Liouville's Theorem & Flows in Phase Space for Particle in a Box

Question

A Hamiltonian system of $100$ interacting oxygen atoms, each of mass $16$ $m_p$, is confined within a cubical box of sides $1 m$. The average initial speed of each particle is $300 ms^{-1}$. Estimate the timescale for the system to return close to its initial state so that each particle is within $0.1 cm$ of its initial location and with a momentum vector $\mathbf{p}$ satisfying $|\mathbf{p} − \mathbf{p}_{initial}| < 7.8 × 10^{-26} kg m s^{-1}$.

Liouville's theorem in classical mechanics states that for a Hamiltonian system, the volume of a phase space element $\Delta V = \Delta q_1\Delta q_2\Delta q_3...\Delta q_n\Delta p_1\Delta p_2\Delta p_3...\Delta p_n$ is conserved in time. In our problem, $q_i$ is for the position of the $i^{th}$ particle, and $p_i$ is its momentum.

Focus on just $1$ atom in the box instead all $100$ atoms. The total volume of phase space that this particle could occupy is given by $\Delta V_{total} = \Delta q \Delta p$, and we know $\Delta q = 1m^3$ and (as a rough guess) that the spread of possible momenta will be about $2$ orders of magnitude around its starting momentum: $\Delta p = 100p_{initial} = 3\cdot10^4m_p\ kgms^{-1}$.

We are tasked with working out the time it takes for the particle to return to the phase space volume of $\Delta V_{initial} = (0.1 \cdot 10^{-2}) \cdot (7.8 \cdot 10^{-26})$. I have a good feeling that the ratio of volumes $\Delta V_{initial} / \Delta V_{total}$ gives how likely the particle is to occupy that volume of phase space at some point in the future, but I'm having a lot of trouble coming up with some way to extract a "time taken" out of it.

Even for the case of a single particle in a $2D$ box, I don't have many ideas (any answers may wish to refer to a 2D or 1D case to distill my question down a lot).
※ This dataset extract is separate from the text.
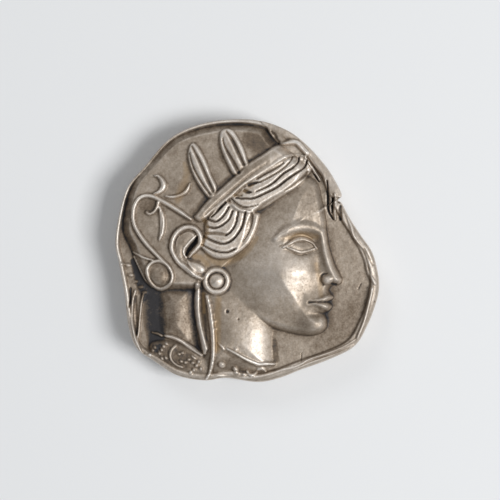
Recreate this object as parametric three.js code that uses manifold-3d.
// A silver tetradrachm of the Athenian kind: one thick, uneven blank of silver, struck between two dies.
// It lies on its reverse. The obverse, facing up, has a helmeted head in high relief, looking towards +X.
// The reverse, underneath, has a plain owl with an olive spray in a sunken square.
// Millimetres, +Z up. The origin is on the resting plane, under the middle of the coin's bounding box.

import * as THREE from "three";
import { mergeVertices } from "three/addons/utils/BufferGeometryUtils.js";
import Module from "manifold-3d";

const wasm = await Module();
wasm.setup();

// ---------------------------------------------------------------- driving sizes

const FIELD = 3.0; // height of the ground that the head stands on
const WAIST = 1.7; // height at which the edge of the blank is widest
const LIP_RISE = 0.6; // how far the lip round the obverse stands over the field
const FOOT_INSET = 1.25; // from the outline to the flat border that the coin rests on

const HELMET_RISE = 1.35; // over the field, as the next four are
const FACE_RISE = 1.75;
const NECK_RISE = 1.1;
const GUARD_RISE = 0.9;
const CREST_RISE = 0.6;
const ROOT = 1.4; // the level inside the blank that every form of the obverse stands up from
const SINK = 0.03; // keeps the foot of a raised form just under the surface that carries it

// The face follows the canon of three equal parts: hairline to brow, brow to nose, nose to chin.
const HAIRLINE = 6.4;
const CHIN = -7.8;
const THIRD = (HAIRLINE - CHIN) / 3;
const BROW = HAIRLINE - THIRD;
const NOSE = BROW - THIRD;
const MOUTH = NOSE - THIRD / 3;
const EYE = BROW - THIRD / 5;
const FRONT = 7.3; // how far forward the face reaches, apart from the nose

const SQUARE = 14.2; // side of the sunken square of the reverse
const SQUARE_DEPTH = 0.6;
const OWL_RISE = 0.3; // over the floor of the square

// ---------------------------------------------------------------- solids and outlines

const { clamp, degToRad, lerp, smoothstep } = THREE.MathUtils;

const curveThrough = (points, closed = false) =>
  new THREE.CatmullRomCurve3(points.map(([x, y]) => new THREE.Vector3(x, y, 0)), closed);

// A solid for joining and cutting, from any closed geometry. Vertices closer than weld become one.
function solid(geometry, weld = 1e-4) {
  geometry.deleteAttribute("normal");
  geometry.deleteAttribute("uv");
  const merged = mergeVertices(geometry, weld);
  const corners = Array.from(merged.index.array);
  const kept = [];
  for (let i = 0; i < corners.length; i += 3) {
    const [a, b, c] = corners.slice(i, i + 3);
    if (a !== b && b !== c && c !== a) kept.push(a, b, c);
  }
  return new wasm.Manifold(
    new wasm.Mesh({
      numProp: 3,
      vertProperties: merged.attributes.position.array,
      triVerts: new Uint32Array(kept),
    }),
  );
}

// A closed outline whose every point is seen from its centre. Its share() is 0 at the centre and 1 on
// the outline, and its inset() is the distance in from the outline.
function outlineOf(points, centre) {
  const clockwise = THREE.ShapeUtils.area(points.map(([x, y]) => ({ x, y }))) < 0;
  const curve = curveThrough(clockwise ? [...points].reverse() : points, true);
  const seen = curve
    .getPoints(points.length * 8)
    .slice(0, -1)
    .map((p) => {
      const [dx, dy] = [p.x - centre[0], p.y - centre[1]];
      return { angle: Math.atan2(dy, dx), reach: Math.hypot(dx, dy) };
    })
    .sort((a, b) => a.angle - b.angle);
  const turn = 2 * Math.PI;
  const ring = [
    { ...seen.at(-1), angle: seen.at(-1).angle - turn },
    ...seen,
    { ...seen[0], angle: seen[0].angle + turn },
  ];
  const reach = (x, y) => {
    const angle = Math.atan2(y - centre[1], x - centre[0]);
    const after = ring.findIndex((r) => r.angle >= angle);
    const [a, b] = [ring[after - 1], ring[after]];
    return lerp(a.reach, b.reach, (angle - a.angle) / (b.angle - a.angle));
  };
  const distance = (x, y) => Math.hypot(x - centre[0], y - centre[1]);
  return {
    curve,
    centre,
    segments: points.length * 2,
    share: (x, y) => distance(x, y) / reach(x, y),
    inset: (x, y) => reach(x, y) - distance(x, y),
  };
}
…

Any explanation of where to go from here would be much appreciated.

Answer 1

A very rough estimate - consider a single $d$-Dimensional particle with Hamiltonian $$H = \sum_i \frac{p_i^2}{2m}+V(x) $$ where $V(x)$ defines the walls. The box has linear dimension $L$ and the particle initially has momentum of magnitude $p$. The available phase space is a cube of volume $L^d$ producted with (by energy conservation) a sphere of volume $p^{d-1} \delta p$ where we thicken the sphere for convenience and drop a dimensionless constant (that may be rather large).

By Lioville's theorem a blob of phase space of dimensions $\Delta x^d \Delta p^d$ retains its volume. There are $$ N_{\rm cells} \sim \left(\frac{L}{\Delta x}\right)^d \left(\frac{p}{\Delta p}\right)^{d-1} \frac{\delta p}{\Delta p} $$ total cells of this size within the available phase space and the particle travels through one cells roughly every $$ \Delta t = \frac{m\Delta x}{p} . $$ The recurrence time is then crudely given by $$ T_{\rm Rec} = N_{\rm cells}\Delta t \sim \left( \frac{Lp}{\Delta x\Delta p} \right)^{d-1} \frac{Lm}{p} \frac{\delta p}{\Delta p} $$ the first factor is exponentially large in the dimension $d$ and thus the recurrence time will be very large. The second factor is roughly the system crossing time. The third factor includes the undefined quantity $\delta p$ which we used to blur the size of the constant energy sphere. A more careful treatment would I suppose restrict to the $2d-1$-dimensional surface properly but I suspect one can set $\Delta p \sim \delta p$ and then drop this as an $\cal{O}(1)$ quantity.